Uncool and Uncultured
I used to be one of those people who knew about popular (and unpopular) music, and had seen almost every movie in the theater within a week or two of it being released. Come Oscar time, I had always seen the nominees and knew what everyone was talking about. Now? Not so much. I would say it’s representative of my stage in life, but my older siblings (one of whom does have children) are still more knowledgeable about these things than I am, so I can’t say that it’s just because I’m no longer “young” and “hip” – because let’s face it, I was never what one might call “hip.”
I still love listening to my favorite musicians, and even new ones that friends tell me about or that I discover thanks to satellite radio. The only time I learn what the kids are listening to these days is by watching Glee, which I no longer do because it completely lost me last season.

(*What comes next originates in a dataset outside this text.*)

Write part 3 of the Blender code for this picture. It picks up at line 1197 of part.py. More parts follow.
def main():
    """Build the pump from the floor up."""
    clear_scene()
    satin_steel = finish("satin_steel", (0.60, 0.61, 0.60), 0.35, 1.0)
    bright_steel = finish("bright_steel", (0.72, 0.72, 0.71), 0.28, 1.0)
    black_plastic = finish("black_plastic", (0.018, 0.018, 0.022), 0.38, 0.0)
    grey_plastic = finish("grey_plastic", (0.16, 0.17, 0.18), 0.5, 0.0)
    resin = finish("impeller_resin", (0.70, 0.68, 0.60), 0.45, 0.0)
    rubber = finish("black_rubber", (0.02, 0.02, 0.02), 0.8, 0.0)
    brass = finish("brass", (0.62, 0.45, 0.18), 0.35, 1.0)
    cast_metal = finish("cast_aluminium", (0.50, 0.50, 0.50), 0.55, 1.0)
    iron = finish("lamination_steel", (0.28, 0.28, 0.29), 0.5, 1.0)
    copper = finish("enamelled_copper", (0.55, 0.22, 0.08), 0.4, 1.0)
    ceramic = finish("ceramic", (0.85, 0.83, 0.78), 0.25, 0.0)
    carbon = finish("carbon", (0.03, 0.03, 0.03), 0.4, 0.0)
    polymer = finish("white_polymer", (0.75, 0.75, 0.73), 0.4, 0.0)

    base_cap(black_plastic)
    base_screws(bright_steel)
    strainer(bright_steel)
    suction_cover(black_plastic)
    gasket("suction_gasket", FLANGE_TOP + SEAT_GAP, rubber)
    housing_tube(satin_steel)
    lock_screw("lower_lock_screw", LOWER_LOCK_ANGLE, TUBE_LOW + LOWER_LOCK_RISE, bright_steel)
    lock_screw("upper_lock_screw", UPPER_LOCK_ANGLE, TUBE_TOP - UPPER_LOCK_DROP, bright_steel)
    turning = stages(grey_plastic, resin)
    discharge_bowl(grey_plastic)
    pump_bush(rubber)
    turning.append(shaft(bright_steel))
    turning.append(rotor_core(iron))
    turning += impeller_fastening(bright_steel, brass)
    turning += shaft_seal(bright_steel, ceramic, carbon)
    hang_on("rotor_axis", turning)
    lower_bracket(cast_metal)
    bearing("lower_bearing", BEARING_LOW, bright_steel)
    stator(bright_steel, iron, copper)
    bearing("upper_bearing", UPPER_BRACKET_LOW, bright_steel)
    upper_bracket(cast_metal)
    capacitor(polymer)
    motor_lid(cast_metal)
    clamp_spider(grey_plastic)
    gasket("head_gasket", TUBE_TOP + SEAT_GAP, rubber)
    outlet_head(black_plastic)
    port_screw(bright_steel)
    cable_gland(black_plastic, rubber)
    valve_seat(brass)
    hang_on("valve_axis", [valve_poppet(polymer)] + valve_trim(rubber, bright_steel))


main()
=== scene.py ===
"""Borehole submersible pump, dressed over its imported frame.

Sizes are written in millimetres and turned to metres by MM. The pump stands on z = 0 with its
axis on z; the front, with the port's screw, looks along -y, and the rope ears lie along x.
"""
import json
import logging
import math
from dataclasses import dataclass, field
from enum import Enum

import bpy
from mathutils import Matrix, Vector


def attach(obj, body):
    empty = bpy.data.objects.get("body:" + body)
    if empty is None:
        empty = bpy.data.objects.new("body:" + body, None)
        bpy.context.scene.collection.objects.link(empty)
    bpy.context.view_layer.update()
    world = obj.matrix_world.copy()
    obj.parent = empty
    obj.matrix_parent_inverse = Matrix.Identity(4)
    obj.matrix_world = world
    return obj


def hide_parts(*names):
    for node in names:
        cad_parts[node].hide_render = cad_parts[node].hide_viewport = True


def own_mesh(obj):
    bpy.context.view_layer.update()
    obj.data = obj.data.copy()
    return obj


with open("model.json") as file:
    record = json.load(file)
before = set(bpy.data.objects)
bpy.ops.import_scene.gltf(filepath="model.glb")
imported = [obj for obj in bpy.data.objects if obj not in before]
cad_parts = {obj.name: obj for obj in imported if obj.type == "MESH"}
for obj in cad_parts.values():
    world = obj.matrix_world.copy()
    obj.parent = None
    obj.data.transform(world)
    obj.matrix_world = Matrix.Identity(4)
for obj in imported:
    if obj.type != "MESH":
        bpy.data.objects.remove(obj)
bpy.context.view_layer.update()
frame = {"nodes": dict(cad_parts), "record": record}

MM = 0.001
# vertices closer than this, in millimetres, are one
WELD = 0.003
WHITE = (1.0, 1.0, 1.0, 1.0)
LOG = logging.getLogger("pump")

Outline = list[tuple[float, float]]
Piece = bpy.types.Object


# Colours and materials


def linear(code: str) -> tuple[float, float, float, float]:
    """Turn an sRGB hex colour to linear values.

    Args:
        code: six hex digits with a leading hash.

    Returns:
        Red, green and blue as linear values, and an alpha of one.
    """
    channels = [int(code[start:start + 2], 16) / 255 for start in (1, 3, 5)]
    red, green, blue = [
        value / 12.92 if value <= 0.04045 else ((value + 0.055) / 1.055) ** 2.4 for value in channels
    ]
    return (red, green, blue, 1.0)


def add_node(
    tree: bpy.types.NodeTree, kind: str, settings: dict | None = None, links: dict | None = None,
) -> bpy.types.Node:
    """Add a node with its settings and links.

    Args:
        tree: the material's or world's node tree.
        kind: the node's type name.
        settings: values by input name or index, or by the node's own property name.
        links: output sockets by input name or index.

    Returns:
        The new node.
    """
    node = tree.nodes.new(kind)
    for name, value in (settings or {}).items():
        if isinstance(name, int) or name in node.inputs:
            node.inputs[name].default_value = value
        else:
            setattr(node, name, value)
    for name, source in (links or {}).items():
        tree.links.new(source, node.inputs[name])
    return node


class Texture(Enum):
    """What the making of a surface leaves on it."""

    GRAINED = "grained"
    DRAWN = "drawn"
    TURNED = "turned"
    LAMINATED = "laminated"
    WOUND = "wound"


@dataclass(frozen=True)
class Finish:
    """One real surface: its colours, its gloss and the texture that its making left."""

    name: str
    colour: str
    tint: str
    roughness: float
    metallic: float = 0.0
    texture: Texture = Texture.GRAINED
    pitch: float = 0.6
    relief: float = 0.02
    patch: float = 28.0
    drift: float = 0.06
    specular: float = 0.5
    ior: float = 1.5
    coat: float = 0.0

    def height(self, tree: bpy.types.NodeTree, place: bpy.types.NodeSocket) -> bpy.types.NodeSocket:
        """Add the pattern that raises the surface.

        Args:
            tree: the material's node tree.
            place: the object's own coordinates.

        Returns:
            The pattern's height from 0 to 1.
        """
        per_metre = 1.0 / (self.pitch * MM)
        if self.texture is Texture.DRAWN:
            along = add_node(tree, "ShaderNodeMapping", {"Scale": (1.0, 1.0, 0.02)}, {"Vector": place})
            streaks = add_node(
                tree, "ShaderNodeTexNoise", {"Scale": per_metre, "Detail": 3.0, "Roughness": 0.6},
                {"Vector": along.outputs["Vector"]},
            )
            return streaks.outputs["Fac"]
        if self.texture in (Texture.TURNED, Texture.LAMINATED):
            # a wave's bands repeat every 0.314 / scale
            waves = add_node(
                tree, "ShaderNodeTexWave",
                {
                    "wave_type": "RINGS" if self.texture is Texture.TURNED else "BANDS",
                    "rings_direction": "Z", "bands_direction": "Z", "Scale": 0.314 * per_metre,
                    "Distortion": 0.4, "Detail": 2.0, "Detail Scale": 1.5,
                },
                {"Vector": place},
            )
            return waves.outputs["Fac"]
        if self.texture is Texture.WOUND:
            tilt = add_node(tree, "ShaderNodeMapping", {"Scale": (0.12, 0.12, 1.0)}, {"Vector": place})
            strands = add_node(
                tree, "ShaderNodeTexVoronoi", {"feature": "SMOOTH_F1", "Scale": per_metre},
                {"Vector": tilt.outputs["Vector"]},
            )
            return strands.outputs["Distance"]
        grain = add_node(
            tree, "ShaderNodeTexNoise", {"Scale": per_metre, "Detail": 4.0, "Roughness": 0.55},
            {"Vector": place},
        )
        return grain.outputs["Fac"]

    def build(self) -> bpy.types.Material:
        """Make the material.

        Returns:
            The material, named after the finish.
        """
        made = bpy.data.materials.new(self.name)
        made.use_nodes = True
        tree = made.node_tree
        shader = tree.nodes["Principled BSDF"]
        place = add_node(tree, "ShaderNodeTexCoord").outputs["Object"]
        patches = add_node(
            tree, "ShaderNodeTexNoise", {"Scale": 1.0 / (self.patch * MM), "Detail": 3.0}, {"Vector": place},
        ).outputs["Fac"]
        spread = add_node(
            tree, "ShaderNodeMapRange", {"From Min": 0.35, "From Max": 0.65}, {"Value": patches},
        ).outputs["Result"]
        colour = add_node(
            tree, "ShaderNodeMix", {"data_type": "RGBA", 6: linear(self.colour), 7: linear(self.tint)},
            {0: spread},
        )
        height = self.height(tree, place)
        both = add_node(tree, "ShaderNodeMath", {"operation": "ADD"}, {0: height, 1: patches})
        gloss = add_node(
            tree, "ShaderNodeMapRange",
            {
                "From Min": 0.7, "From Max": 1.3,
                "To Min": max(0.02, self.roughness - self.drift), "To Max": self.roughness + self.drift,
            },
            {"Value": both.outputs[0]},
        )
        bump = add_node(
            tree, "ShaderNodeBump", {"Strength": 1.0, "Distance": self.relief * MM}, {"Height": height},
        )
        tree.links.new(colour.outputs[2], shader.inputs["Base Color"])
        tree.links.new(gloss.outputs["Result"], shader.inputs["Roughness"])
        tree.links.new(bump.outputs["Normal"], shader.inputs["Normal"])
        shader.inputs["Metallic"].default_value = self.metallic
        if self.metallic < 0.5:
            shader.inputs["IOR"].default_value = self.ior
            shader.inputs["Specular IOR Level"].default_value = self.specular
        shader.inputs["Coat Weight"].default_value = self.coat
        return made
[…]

As for movies, I stopped going to the theater when I was about seven months pregnant, because it became extremely uncomfortable to sit down for two hours straight. Thankfully, I am married to a film editor and we get a lot of the best movies sent to our house on DVD this time of year, so theoretically I can catch up that way if I am so inclined. The only movies I’ve seen in the theater since E was born were nothing to write home about. Ironically, most of my knowledge about recent movies comes from my parents, who go to about a bazillion movies a year.
When my baby is asleep, I want to read, cook, maybe watch a little TV. Yes I do still listen to music, and I play it to E all the time, but I can’t claim it’s anything new or boundary-pushing. When my husband and I actually have some time together, we might choose to watch a movie on TV. But if we get the chance to go out of the house and let someone else babysit (something that has happened exactly TWICE since E was born) we would rather not go to a movie. We did go to a movie the first time (The Dark Knight Rises), and we regretted it. Why sit in a dark theater where we can’t talk, and watch a too-loud, too-violent movie? That sort of thing used to be fun, when we got to spend 24 hours a day together on weekends and do whatever we wanted, but it just isn’t anymore.
I imagine a time will come when I’ll care again about what movies are in the theater, and maybe even want to know what music people are listening to. It’s funny that two things that used to be such a major part of my life are now merely background noise. The side effect of this is that I feel completely out of the loop when pop culture discussions come up. I actually had to look up what this “Gangnam Style” nonsense was on youtube. I find myself googling references that people make on twitter or facebook because I’m too embarrassed to ask anyone except my husband, and he doesn’t know what they’re talking about, either.
It makes me laugh to think that someday my son will be annoyed when I ask who this pop idol so-and-so is and get the name wrong, the way my parents always used to do. I’m becoming the old lady that the young kids have to explain popular references to. But for now, I’m okay with that. I’m happy to bake muffins and listen to old songs on satellite radio and read my library books. Occasionally I will watch those DVD screeners and I’ll ask my more hip friend to make me a mix CD so I feel a bit more in touch.
And let’s not even talk about things like fashion and style. Those are categories in which I have *always* been deficient, and I can only face my lack of hip-ness so much before I start to feel a wee bit sad. Thankyouverymuch.